### Written exercise:
Extract the complete data exactly as given.

### Collected material:
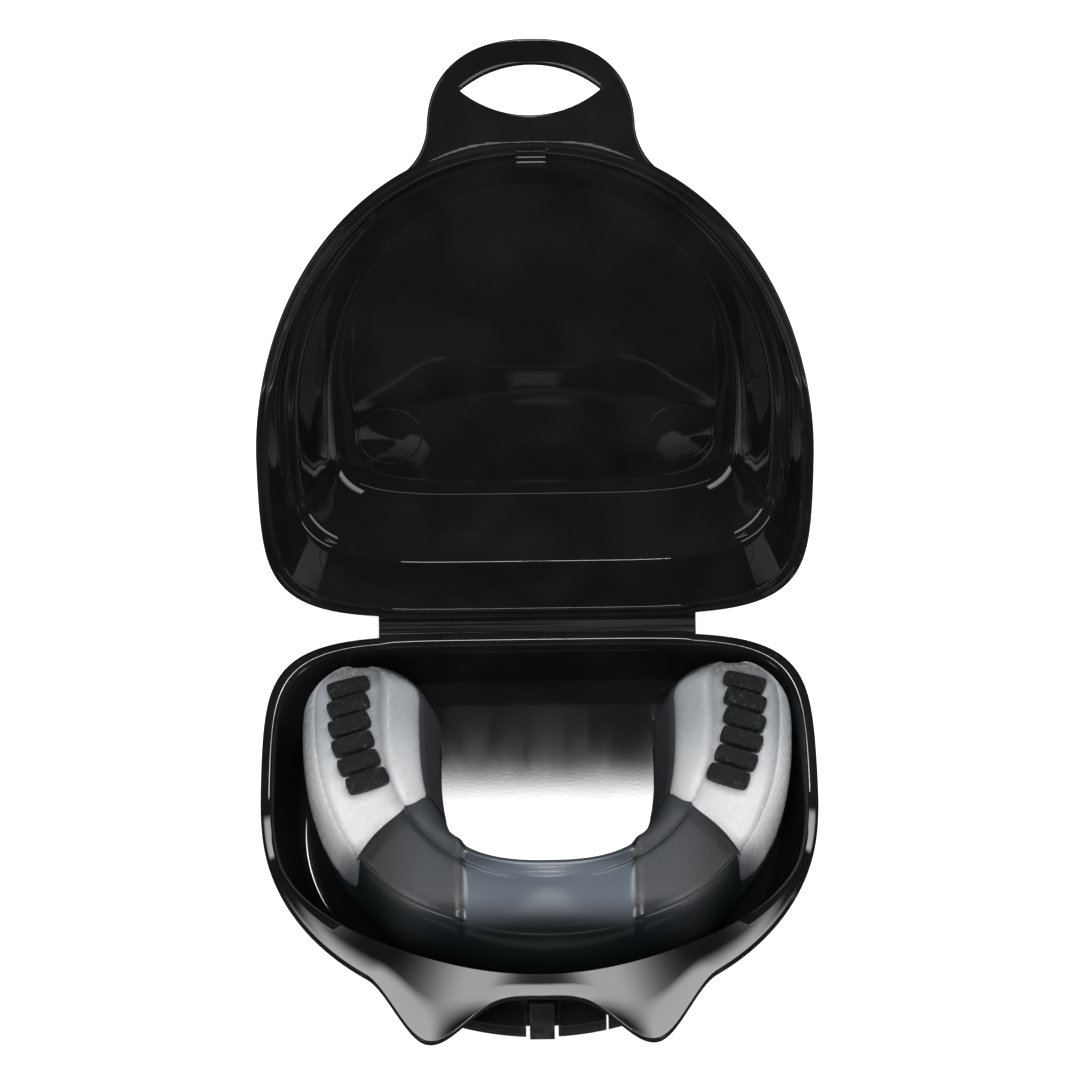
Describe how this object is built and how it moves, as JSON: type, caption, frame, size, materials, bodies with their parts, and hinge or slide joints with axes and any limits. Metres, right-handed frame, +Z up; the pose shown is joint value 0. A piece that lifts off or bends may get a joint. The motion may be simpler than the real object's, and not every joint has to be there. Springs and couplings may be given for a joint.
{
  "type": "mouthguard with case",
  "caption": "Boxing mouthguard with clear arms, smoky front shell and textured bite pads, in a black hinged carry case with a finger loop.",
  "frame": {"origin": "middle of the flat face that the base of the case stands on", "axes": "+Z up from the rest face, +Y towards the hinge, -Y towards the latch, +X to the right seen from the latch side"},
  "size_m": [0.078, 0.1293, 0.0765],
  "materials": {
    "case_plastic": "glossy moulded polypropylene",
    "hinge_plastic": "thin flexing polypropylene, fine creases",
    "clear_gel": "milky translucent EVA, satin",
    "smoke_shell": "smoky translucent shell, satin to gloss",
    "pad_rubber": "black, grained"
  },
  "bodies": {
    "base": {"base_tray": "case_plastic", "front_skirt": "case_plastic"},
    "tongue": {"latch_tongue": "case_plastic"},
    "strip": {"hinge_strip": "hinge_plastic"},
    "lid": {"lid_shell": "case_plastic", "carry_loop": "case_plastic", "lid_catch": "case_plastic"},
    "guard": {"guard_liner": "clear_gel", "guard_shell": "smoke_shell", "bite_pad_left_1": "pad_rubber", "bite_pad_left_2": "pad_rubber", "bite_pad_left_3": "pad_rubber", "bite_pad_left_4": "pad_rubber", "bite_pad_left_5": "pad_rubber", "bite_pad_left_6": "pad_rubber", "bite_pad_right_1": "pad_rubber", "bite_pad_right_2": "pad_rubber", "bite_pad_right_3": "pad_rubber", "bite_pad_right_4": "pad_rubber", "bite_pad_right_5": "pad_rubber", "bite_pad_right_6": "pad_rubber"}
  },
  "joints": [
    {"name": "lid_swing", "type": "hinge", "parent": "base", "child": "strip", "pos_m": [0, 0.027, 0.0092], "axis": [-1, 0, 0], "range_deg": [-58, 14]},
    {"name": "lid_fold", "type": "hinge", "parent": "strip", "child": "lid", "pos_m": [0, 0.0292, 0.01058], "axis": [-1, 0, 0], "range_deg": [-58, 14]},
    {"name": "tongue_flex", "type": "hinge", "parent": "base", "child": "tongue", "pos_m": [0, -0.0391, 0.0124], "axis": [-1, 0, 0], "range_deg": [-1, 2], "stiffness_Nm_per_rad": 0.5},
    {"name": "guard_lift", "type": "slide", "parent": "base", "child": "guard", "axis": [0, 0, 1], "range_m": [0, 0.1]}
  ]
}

### Solution to the exercise:
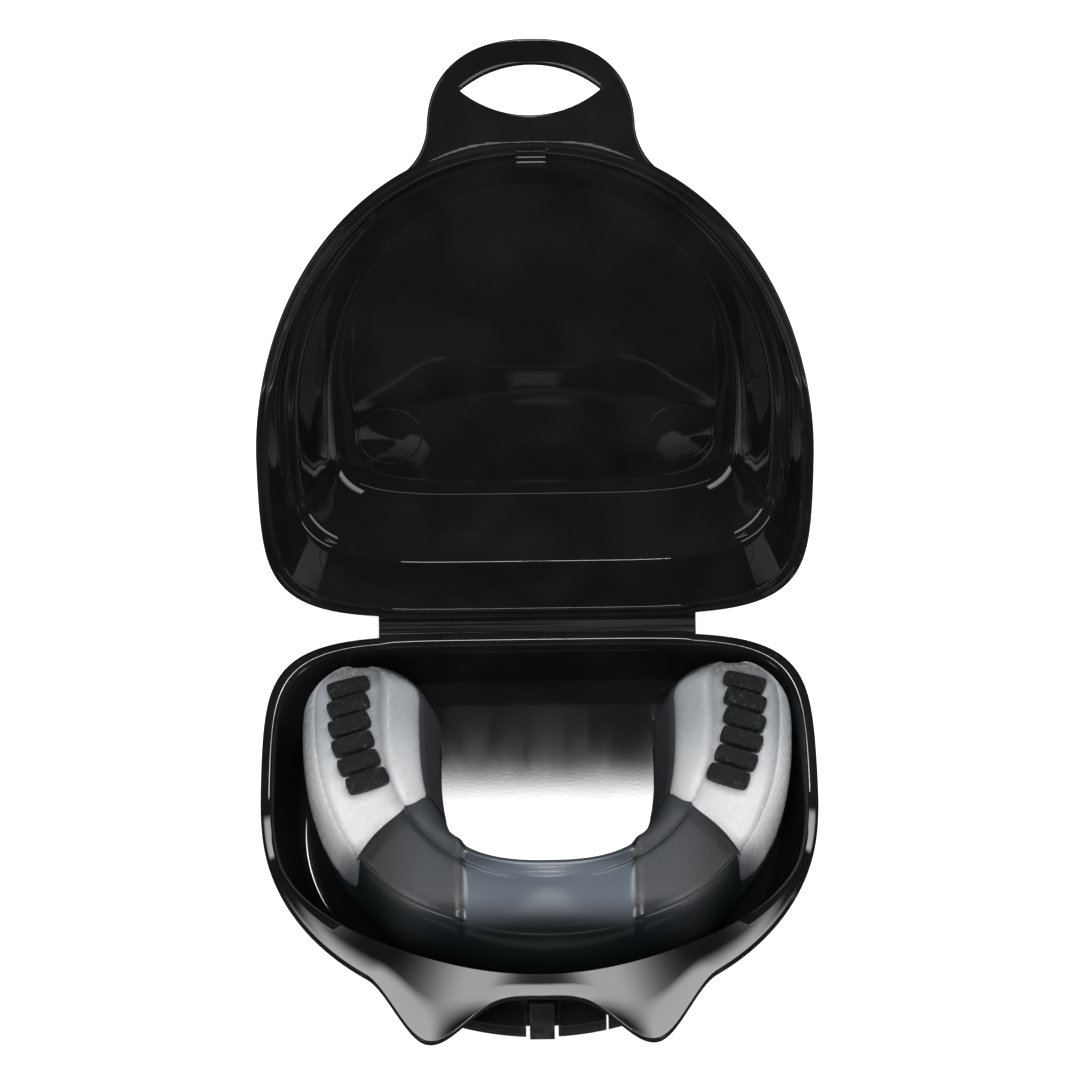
Describe how this object is built and how it moves, as JSON: type, caption, frame, size, materials, bodies with their parts, and hinge or slide joints with axes and any limits. Metres, right-handed frame, +Z up; the pose shown is joint value 0. A piece that lifts off or bends may get a joint. The motion may be simpler than the real object's, and not every joint has to be there. Springs and couplings may be given for a joint.
{
  "type": "mouthguard with case",
  "caption": "Boxing mouthguard with clear arms, smoky front shell and textured bite pads, in a black hinged carry case with a finger loop.",
  "frame": {"origin": "middle of the flat face that the base of the case stands on", "axes": "+Z up from the rest face, +Y towards the hinge, -Y towards the latch, +X to the right seen from the latch side"},
  "size_m": [0.078, 0.1293, 0.0765],
  "materials": {
    "case_plastic": "glossy moulded polypropylene",
    "hinge_plastic": "thin flexing polypropylene, fine creases",
    "clear_gel": "milky translucent EVA, satin",
    "smoke_shell": "smoky translucent shell, satin to gloss",
    "pad_rubber": "black, grained"
  },
  "bodies": {
    "base": {"base_tray": "case_plastic", "front_skirt": "case_plastic"},
    "tongue": {"latch_tongue": "case_plastic"},
    "strip": {"hinge_strip": "hinge_plastic"},
    "lid": {"lid_shell": "case_plastic", "carry_loop": "case_plastic", "lid_catch": "case_plastic"},
    "guard": {"guard_liner": "clear_gel", "guard_shell": "smoke_shell", "bite_pad_left_1": "pad_rubber", "bite_pad_left_2": "pad_rubber", "bite_pad_left_3": "pad_rubber", "bite_pad_left_4": "pad_rubber", "bite_pad_left_5": "pad_rubber", "bite_pad_left_6": "pad_rubber", "bite_pad_right_1": "pad_rubber", "bite_pad_right_2": "pad_rubber", "bite_pad_right_3": "pad_rubber", "bite_pad_right_4": "pad_rubber", "bite_pad_right_5": "pad_rubber", "bite_pad_right_6": "pad_rubber"}
  },
  "joints": [
    {"name": "lid_swing", "type": "hinge", "parent": "base", "child": "strip", "pos_m": [0, 0.027, 0.0092], "axis": [-1, 0, 0], "range_deg": [-58, 14]},
    {"name": "lid_fold", "type": "hinge", "parent": "strip", "child": "lid", "pos_m": [0, 0.0292, 0.01058], "axis": [-1, 0, 0], "range_deg": [-58, 14]},
    {"name": "tongue_flex", "type": "hinge", "parent": "base", "child": "tongue", "pos_m": [0, -0.0391, 0.0124], "axis": [-1, 0, 0], "range_deg": [-1, 2], "stiffness_Nm_per_rad": 0.5},
    {"name": "guard_lift", "type": "slide", "parent": "base", "child": "guard", "axis": [0, 0, 1], "range_m": [0, 0.1]}
  ]
}